Private Wohnzimmeratmosphäre
Schon bei der Planung seines Studios wollte Kruse eine private Atmosphäre mit Wohnzimmercharakter schaffen. „Das Personal Training lebt zwar vom Trainer, aber man sollte reinkommen und sich gleich wohlfühlen.“ Auch das „HHometown“ ist sehr wohnlich eingerichtet und wirkt mit den Sesseln wie ein privates Wohnzimmer mit integriertem Trainingsbereich.
In München betreibt Florian Börstler das „My Private Gym“. Das Studio hat mehrere Räume, die exklusiv für eine Stunde zu einem Preis von 25 Euro online reserviert werden können. Kunden können dann allein trainieren, einen Freund mitbringen oder eine Session mit einem Personal Trainer vereinbaren. Das „My Private Gym“ hat elektronisch gesicherte Schlösser, die mit einem individuellen Link geöffnet werden können. Den Link bekommt man nach der Buchung per E-Mail zugeschickt. Er ist 15 Minuten vor der gebuchten Trainingszeit freigeschaltet. Gezahlt wird auch hier pro Stunde, nicht pro Person. Wie das „Blackyard“ in Hamburg adressiert auch der Geschäftsführer des „My Private Gym“ in München sein Angebot gezielt an Personal Trainer, die mit ihren Kunden die Räumlichkeiten nutzen möchten. Wer öfter kommt, bekommt günstigere Preise. „Unsere Zielgruppe sind Menschen, die ihre Zeit und ihre Privatsphäre schätzen“, sagt Börstler.

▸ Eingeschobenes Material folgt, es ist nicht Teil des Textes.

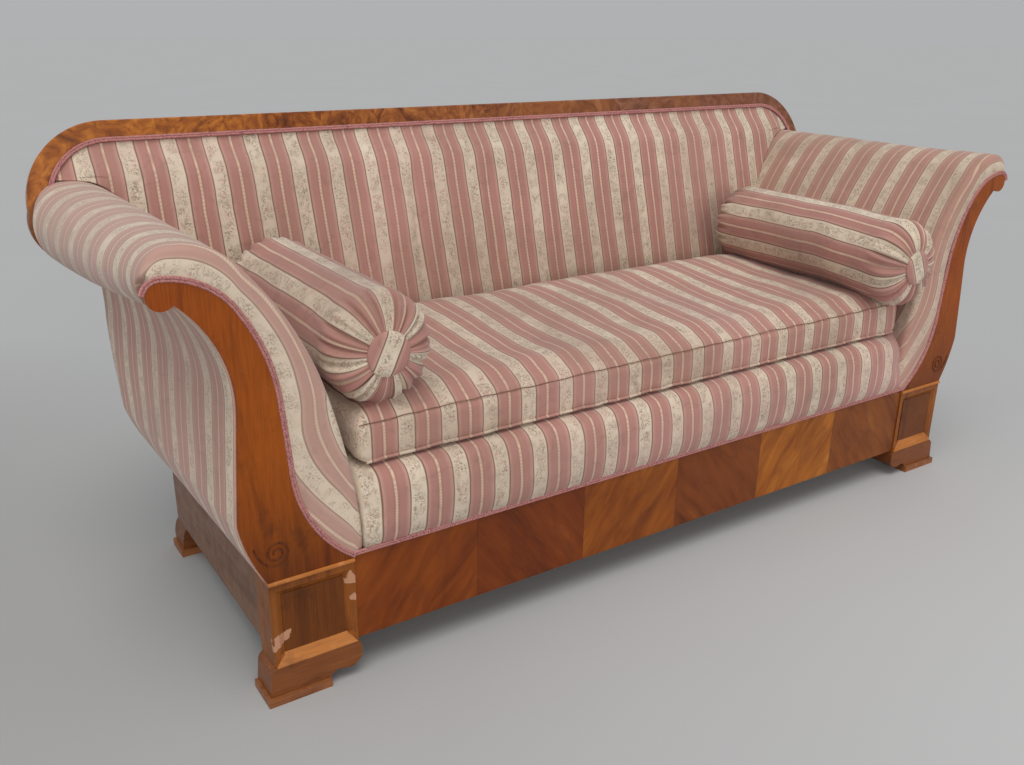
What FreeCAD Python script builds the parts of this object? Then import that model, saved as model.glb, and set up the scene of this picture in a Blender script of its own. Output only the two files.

„Wir haben eine gute Mischung aus Personal Trainern, die unsere Räumlichkeiten für ihre Trainingseinheiten nutzen, Freunden, die einfach Lust haben, gemeinsam zu trainieren, oder auch Unternehmen, die ihren Mitarbeitern ein privates Studio zur Verfügung stellen wollen. Wir sind sehr zufrieden damit, wie sich das Konzept bisher entwickelt hat und angenommen wurde. Unsere Erwartungen wurden von Anfang an bei Weitem übertroffen.“
Sind die Nischenanbieter mit viel Fantasie und Kreativität zunächst aus der Not geboren, so haben sie sich alle bewährt und sind auch nach der Pandemie erfolgreich und weiter auf Expansionskurs. So plant Kruse an der Ostsee schon seine zweite Dependance inklusive Nutzung als Ferienwohnung für Sportfreaks.